## begin Supplied data

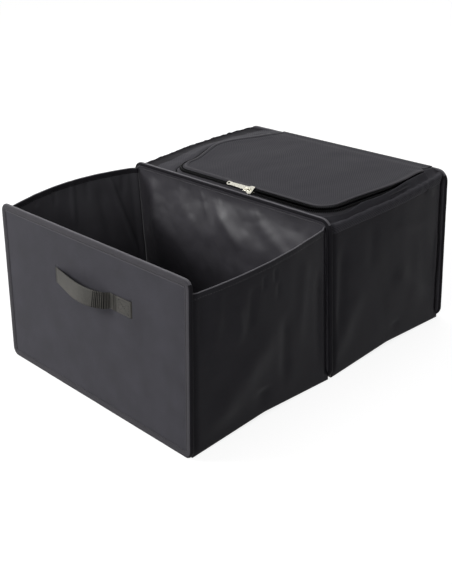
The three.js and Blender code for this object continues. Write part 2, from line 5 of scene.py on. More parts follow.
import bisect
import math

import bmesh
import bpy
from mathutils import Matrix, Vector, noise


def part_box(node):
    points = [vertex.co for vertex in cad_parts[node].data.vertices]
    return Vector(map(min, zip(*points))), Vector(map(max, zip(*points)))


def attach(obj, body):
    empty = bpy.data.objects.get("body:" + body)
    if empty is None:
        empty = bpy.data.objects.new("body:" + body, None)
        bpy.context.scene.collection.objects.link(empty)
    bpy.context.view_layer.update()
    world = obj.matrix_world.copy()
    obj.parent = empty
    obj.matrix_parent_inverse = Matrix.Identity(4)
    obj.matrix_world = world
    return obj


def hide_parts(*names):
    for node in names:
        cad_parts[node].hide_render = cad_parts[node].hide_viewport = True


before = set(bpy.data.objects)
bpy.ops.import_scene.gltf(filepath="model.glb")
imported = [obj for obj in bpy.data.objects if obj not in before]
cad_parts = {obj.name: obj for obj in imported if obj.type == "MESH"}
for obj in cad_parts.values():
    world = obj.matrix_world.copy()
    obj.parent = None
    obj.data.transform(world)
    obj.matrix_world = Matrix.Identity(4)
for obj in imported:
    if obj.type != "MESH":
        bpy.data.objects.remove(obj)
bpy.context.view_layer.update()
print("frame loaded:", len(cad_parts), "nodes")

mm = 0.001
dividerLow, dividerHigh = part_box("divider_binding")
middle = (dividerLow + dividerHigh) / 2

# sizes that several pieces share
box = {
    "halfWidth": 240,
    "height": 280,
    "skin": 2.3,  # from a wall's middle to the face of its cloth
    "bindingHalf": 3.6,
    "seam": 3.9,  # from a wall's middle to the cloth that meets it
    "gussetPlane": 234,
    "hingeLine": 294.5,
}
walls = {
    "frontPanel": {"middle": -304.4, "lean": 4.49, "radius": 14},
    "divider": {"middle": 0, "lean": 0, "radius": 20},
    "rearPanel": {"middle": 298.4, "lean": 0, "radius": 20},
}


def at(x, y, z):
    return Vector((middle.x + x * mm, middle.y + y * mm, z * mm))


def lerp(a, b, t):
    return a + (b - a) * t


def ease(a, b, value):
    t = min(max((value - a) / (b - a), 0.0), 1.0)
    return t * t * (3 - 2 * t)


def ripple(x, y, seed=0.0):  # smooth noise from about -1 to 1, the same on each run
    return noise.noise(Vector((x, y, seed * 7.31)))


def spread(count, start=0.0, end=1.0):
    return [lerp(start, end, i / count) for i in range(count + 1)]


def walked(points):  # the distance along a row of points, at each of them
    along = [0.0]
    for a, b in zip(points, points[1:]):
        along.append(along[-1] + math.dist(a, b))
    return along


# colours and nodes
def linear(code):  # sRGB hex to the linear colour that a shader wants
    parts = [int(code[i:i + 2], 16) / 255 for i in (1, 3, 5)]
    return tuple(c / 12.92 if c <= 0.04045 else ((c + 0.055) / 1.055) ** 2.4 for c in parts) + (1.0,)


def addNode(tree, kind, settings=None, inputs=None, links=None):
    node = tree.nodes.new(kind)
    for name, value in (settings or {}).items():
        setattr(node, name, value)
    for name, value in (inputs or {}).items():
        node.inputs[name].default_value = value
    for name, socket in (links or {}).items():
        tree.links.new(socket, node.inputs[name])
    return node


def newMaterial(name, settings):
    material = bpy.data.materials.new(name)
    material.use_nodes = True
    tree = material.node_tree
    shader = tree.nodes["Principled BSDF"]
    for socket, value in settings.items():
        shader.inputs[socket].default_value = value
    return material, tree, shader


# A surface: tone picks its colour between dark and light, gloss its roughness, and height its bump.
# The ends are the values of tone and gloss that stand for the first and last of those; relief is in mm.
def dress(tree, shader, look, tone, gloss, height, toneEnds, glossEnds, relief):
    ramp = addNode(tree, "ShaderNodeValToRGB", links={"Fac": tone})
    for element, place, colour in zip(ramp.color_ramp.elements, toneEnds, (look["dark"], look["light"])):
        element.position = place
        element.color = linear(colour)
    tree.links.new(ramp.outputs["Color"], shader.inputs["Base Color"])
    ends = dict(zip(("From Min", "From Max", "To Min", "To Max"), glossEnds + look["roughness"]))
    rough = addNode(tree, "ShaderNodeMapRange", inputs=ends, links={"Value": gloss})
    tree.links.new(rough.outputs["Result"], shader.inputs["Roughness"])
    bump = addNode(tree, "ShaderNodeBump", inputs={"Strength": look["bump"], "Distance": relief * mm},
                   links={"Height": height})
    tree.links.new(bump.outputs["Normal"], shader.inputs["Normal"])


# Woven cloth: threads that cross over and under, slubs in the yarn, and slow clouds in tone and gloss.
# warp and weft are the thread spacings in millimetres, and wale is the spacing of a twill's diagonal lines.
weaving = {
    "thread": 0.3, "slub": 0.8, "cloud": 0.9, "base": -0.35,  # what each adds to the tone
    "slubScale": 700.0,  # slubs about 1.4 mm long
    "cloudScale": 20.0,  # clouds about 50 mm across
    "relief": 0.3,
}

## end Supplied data
## begin Supplied data

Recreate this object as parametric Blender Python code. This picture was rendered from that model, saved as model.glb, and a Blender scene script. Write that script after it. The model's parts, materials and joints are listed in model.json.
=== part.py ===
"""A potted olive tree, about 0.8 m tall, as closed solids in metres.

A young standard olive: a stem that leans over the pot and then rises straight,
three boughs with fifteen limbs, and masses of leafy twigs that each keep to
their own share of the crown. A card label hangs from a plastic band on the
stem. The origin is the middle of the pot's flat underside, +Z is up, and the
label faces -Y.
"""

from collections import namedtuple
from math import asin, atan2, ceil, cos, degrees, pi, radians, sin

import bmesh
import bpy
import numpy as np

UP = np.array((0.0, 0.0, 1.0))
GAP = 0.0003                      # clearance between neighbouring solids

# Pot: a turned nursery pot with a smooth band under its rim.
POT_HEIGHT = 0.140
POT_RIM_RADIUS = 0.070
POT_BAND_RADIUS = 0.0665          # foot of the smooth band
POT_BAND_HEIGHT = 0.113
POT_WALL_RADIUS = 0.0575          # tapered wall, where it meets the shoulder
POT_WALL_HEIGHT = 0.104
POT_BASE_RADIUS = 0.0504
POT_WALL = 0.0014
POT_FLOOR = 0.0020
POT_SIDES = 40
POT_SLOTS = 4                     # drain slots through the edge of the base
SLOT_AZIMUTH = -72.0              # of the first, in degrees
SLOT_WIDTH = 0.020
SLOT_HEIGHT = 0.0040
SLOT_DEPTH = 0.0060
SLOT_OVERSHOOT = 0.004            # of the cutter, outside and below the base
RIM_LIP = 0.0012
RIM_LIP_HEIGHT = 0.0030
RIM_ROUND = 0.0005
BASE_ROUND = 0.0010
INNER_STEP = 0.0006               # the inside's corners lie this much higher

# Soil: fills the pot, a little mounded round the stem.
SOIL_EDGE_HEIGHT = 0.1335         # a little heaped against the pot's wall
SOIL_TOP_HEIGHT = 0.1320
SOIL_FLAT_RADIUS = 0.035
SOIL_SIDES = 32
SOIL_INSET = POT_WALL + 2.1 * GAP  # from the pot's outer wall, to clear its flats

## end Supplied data

Your objective => From the records above, retype only the lines starting at the line that contains "obj.parent = empty" and ending at the line that contains "middle = (dividerLow + dividerHigh) / 2", both included.

Exercise solution =>
    obj.parent = empty
    obj.matrix_parent_inverse = Matrix.Identity(4)
    obj.matrix_world = world
    return obj


def hide_parts(*names):
    for node in names:
        cad_parts[node].hide_render = cad_parts[node].hide_viewport = True


before = set(bpy.data.objects)
bpy.ops.import_scene.gltf(filepath="model.glb")
imported = [obj for obj in bpy.data.objects if obj not in before]
cad_parts = {obj.name: obj for obj in imported if obj.type == "MESH"}
for obj in cad_parts.values():
    world = obj.matrix_world.copy()
    obj.parent = None
    obj.data.transform(world)
    obj.matrix_world = Matrix.Identity(4)
for obj in imported:
    if obj.type != "MESH":
        bpy.data.objects.remove(obj)
bpy.context.view_layer.update()
print("frame loaded:", len(cad_parts), "nodes")

mm = 0.001
dividerLow, dividerHigh = part_box("divider_binding")
middle = (dividerLow + dividerHigh) / 2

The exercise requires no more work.